Soal kepegawaian? Gus Dur meyakinkan, tak satu pun pegawai Deppen bakal kehilangan pekerjaan. Pemerintah sudah siap dengan sejumlah skenario. Fungsi penerangan akan dibebankan kepada setiap menteri atau departemen teknis. RRI dan TVRI diarahkan menjadi BUMN yang siap bersaing secara profesional. Tak ada lagi berita titipan pemerintah. Semua diserahkan pada dinamika masyarakat. Lalu, pegawai Deppen non-RRI-TVRI akan disalurkan ke pemerintah daerah atau instansi pusat yang lain. Tak adanya pemecatan ini dibenarkan oleh Sofian Efendi, Ketua Badan Administrasi Kepegawaian Negara. Penyaluran pegawai, menurut Sofian, tetap dilakukan meskipun hal ini membuat lembaga yang dititipi menjadi gemuk dan tidak efisien. Apa boleh buat.
Pada dasarnya, kehadiran Deppen memang tak lagi sejalan dengan semangat zaman. Fungsi departemen ini untuk memberikan penerangan kebijakan pemerintah menjadi tak ada artinya dibandingkan dengan derasnya laju informasi lewat parabola atau internet, yang tidak mungkin disensor pemerintah. Tugas lain Deppen untuk mengontrol media massa dengan cara memberi—baca: jualan—surat izin usaha penerbitan pers (SIUPP), yang di zaman Soeharto berharga Rp 1 miliar, sudah disunat ketika mantan Menteri Penerangan Yunus di masa pemerintahan Presiden Habibie membuka keran kebebasan pers. Siapa pun dengan gampang bisa memperolah SIUPP hanya dalam waktu satu minggu. Alhasil, sepanjang masa pemerintahan Habibie yang 512 hari itu, terbit 1.184 SIUPP baru—melonjak hampir lima kali lipat dibandingkan dengan SIUPP yang terbit di masa Soeharto.
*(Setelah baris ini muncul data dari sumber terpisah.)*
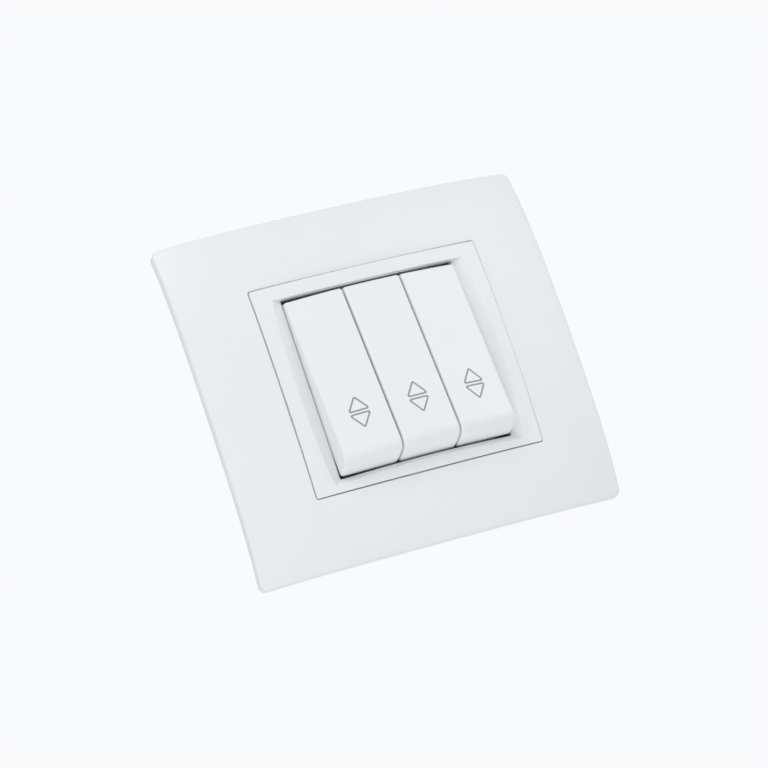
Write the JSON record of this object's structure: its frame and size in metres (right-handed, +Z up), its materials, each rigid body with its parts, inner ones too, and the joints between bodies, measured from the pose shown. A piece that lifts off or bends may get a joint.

Semula, gebrakan Yunus ini membuat takut banyak pihak pada dampak kebebasan SIUPP. Masyarakat dikhawatirkan tak sanggup menyaring berita-berita sampah yang tidak bermutu. Terbukti, ketakutan ini tak beralasan. Seleksi alam berlangsung ketat. Pembaca tidak melirik media massa yang semata bertumpu pada berita sensasional. Menurut catatan Rhenald Kasali, pengamat pemasaran, dari seribu lebih SIUPP baru itu, hanya kurang dari separuhnya yang masih bertahan terbit. Sisanya, selain tak bisa terbit karena tak ada dana, sudah berstatus almarhum karena tak diminati pembaca.
Agaknya, fakta-fakta ini membuat Gus Dur yakin bahwa Departemen Penerangan tak perlu ada, sama seperti di banyak negara. Amerika Serikat, misalnya, memercayakan soal penerangan ini kepada lembaga public affairs yang menyebarluaskan kebijakan pemerintahnya di berbagai negara. Langkah likuidasi ini dipuji oleh Atmakusumah Asraatmadja, pengamat media massa dari Lembaga Pers Dr. Soetomo. Cuma, ia menyesalkan tak adanya diskusi publik sebelum keputusan penting diketuk. Alhasil, masyarakat belum bersiaga dan muncul panenan reaksi. Maklum, yang dibredel adalah sang raja bredel.